Prompt: Only the number is needed: how many lines contain the word "More"?

Data:
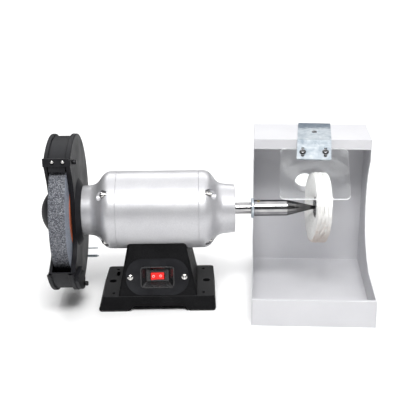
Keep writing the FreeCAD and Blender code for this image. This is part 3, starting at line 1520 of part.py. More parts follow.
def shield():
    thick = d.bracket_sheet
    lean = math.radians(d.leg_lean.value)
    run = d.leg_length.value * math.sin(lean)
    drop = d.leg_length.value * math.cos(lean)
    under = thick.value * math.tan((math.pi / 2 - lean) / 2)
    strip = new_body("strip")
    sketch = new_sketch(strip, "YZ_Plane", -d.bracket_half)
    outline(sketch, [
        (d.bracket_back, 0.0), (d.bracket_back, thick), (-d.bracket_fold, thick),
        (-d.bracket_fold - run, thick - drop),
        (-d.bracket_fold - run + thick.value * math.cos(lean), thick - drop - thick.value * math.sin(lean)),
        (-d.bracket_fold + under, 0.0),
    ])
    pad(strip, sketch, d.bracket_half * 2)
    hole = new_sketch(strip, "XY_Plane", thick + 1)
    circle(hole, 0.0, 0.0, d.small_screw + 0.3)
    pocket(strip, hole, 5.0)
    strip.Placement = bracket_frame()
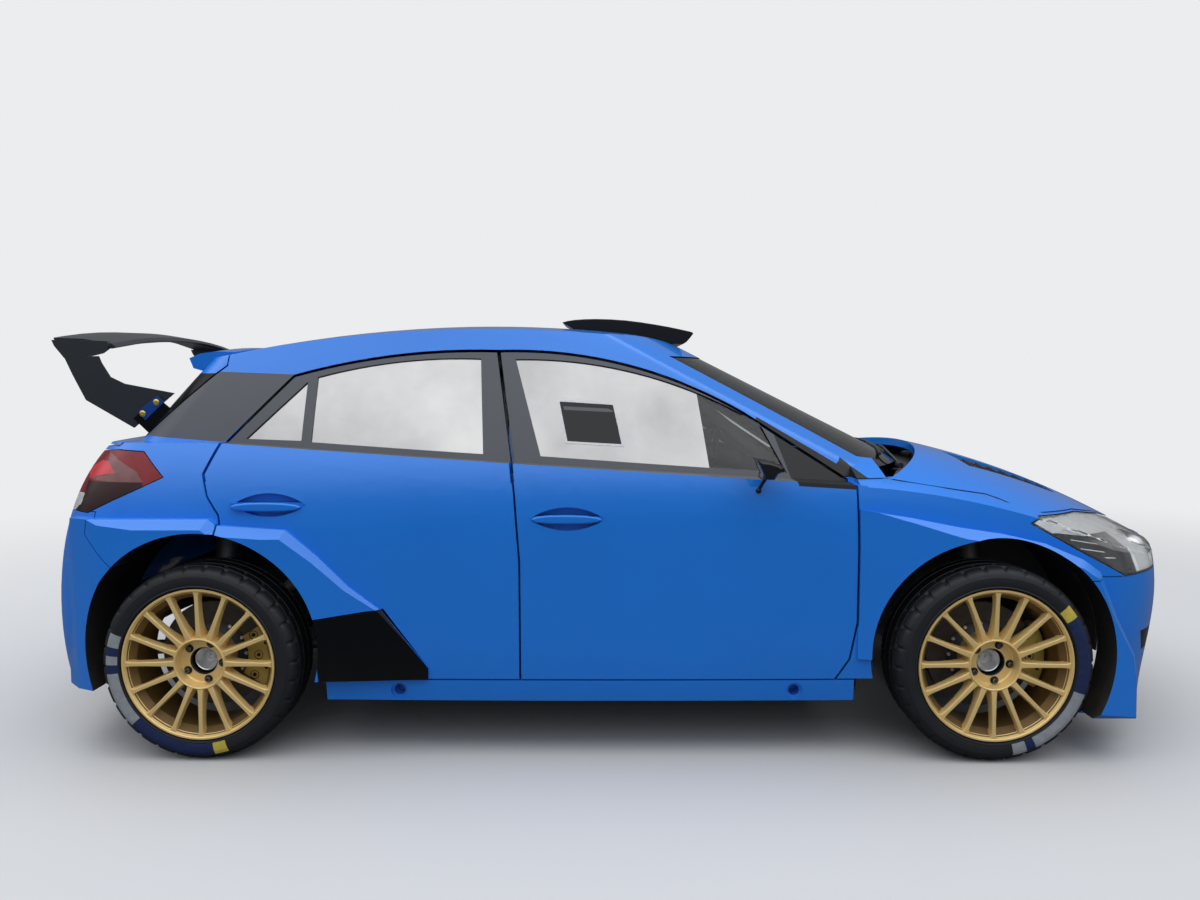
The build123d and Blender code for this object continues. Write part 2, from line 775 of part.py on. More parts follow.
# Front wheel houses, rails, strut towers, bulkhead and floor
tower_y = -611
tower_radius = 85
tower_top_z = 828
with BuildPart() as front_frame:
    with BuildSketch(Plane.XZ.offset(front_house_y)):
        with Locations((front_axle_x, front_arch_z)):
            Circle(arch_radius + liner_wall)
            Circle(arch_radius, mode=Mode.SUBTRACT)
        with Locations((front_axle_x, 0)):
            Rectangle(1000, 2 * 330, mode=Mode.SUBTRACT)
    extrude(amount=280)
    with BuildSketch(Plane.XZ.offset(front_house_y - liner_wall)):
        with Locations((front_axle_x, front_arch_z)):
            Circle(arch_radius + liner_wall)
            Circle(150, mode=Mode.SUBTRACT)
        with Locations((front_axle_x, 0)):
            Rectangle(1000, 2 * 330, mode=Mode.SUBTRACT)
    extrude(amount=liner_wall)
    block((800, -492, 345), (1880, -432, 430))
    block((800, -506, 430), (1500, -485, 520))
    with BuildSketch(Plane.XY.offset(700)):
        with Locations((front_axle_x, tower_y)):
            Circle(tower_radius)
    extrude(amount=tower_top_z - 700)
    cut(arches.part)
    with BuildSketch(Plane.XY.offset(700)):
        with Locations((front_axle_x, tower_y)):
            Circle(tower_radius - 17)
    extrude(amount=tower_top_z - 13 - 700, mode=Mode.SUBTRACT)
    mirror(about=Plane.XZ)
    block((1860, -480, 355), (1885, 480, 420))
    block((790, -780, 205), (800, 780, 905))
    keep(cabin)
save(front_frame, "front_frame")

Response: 2